Thursday, March 14, 2013

Some St Patrick's Day Thoughts

never wear this
Like Cinnabon and Napalm the modern St Patrick's Day celebration, of course, is an American invention. Every year about this time American media outlets trundle out some sad old sentimental Mick to talk about his or her "Irish childhood" even though said author really grew up in Chicago or New Jersey. These articles are always an embarrassing mess of cliches (kind of like St Patricks Day itself) and they used to get me worked up and irritated. The bad writing still annoys me but I'm a lot more tolerant about the sentiment these days. I've had a paradigm shift in the last couple of years and now I think: so what if you were born in Chicago or Boston or the Bronx and your family has lived there for the last 150 years, if you want to call yourself Irish, go ahead, don't let me stop you. And if it really means that much to you you can even say that you're proud to be Irish too, (although why you're proud of an accident of birth is beyond me). Wear the green hat, smoke the pipe, talk in an awful accent, knock yourself out, just as long as you don't try and pass off a four leaved clover as a shamrock then you're fine by me. (I hate the four leaved clover mistake so much that I've ranted about it in two different novels, an aside in Dead I Well May Be and a long (and hopefully funny) gripe that begins Falling Glass.)  
Americans weren't the first to enthusiastically embrace or enthusiastically suppress their Irish heritage.
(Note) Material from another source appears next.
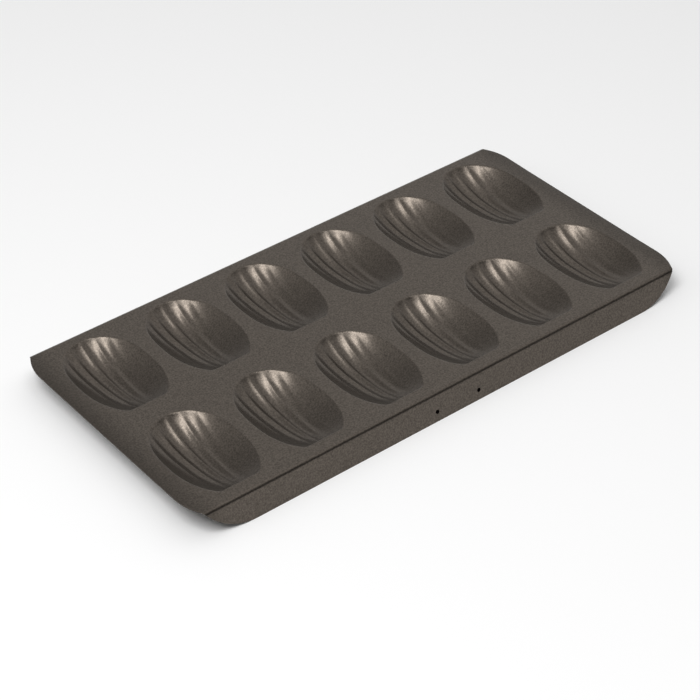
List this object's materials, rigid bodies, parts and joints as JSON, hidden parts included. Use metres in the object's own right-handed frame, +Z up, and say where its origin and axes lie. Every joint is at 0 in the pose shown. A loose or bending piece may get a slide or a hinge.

Theres been a long tradition of Irishmen passing themselves off as Englishmen and vice versa: Oscar Wilde, The Duke of Wellington, Shane MacGowan, John Lydon, TE Lawrence, Jonathan Swift, Field Marshall Montgomery, Morrissey, Patrick Fermor, Patrick O'Brian, Spike Milligan etc. etc. Half the Republican of Ireland football team is, traditionally, from England and the rules of residence in other sports have changed so that not only can you play for Ireland if you have one grandparent from there, but also if you've established residency over a couple of years. For me all this is ok. Borders have less meaning than ever these days and the golden age of nationalism is dying. This too can only be a good thing. Nationalism as a concept was invented in the seventeenth century (before that kingly, clerical and family allegiances were more important) and it'll probably erode by the end of the twenty first century. In other words since modern humans first appeared in Africa around 150,000 years ago they have lived in nation states or countries for 0.133% of that time. For 99.8% of human history there was no concept of "the nation" at all. And although nationalism seems very important today really its just a bizarre little meme that we've been currently going through and which will, undoubtedly, disappear completely at some point in the future. A couple of hundred years from now the nation state will seem as anachronistic and silly as the death penalty, laws against marijuana and powdered wigs.
So good luck to you this St Patrick's Day: if you want to call yourself Irish then be my guest...and if that Irishness manifests itself in drinking German beer that has been dyed green, well that's fine with me too. I'll do what I've been doing for the last couple of years: have one or two drinks while I read a lot of Irish poetry; I don't want to brag about an accident of my birth but it gives me some satisfaction to come from an island with more poets per capita than anywhere else in the world. Yes Ireland still consumes more beer per head than anywhere in Europe apart from the Czech Republic, but since most of that beer is awful stuff like Harp lager, I like to focus on the literary heritage instead. Reading poetry quietly in a room would be a cliche I'd really like to see catch on rather than ostentatious frat-boy drinking in the public street. However, I'm no stern scold, as that honorary Irishman and citizen of the world Beaudelaire said 

Il est l'heure de s'enivrer!
Pour n'être pas les esclaves martyrisés du Temps,
enivrez-vous sans cesse!
De vin, de poésie ou de vertu, à votre guise.

Drunk or sober, at least in my house, I guarantee, there won't be a damned four leaved clover in sight.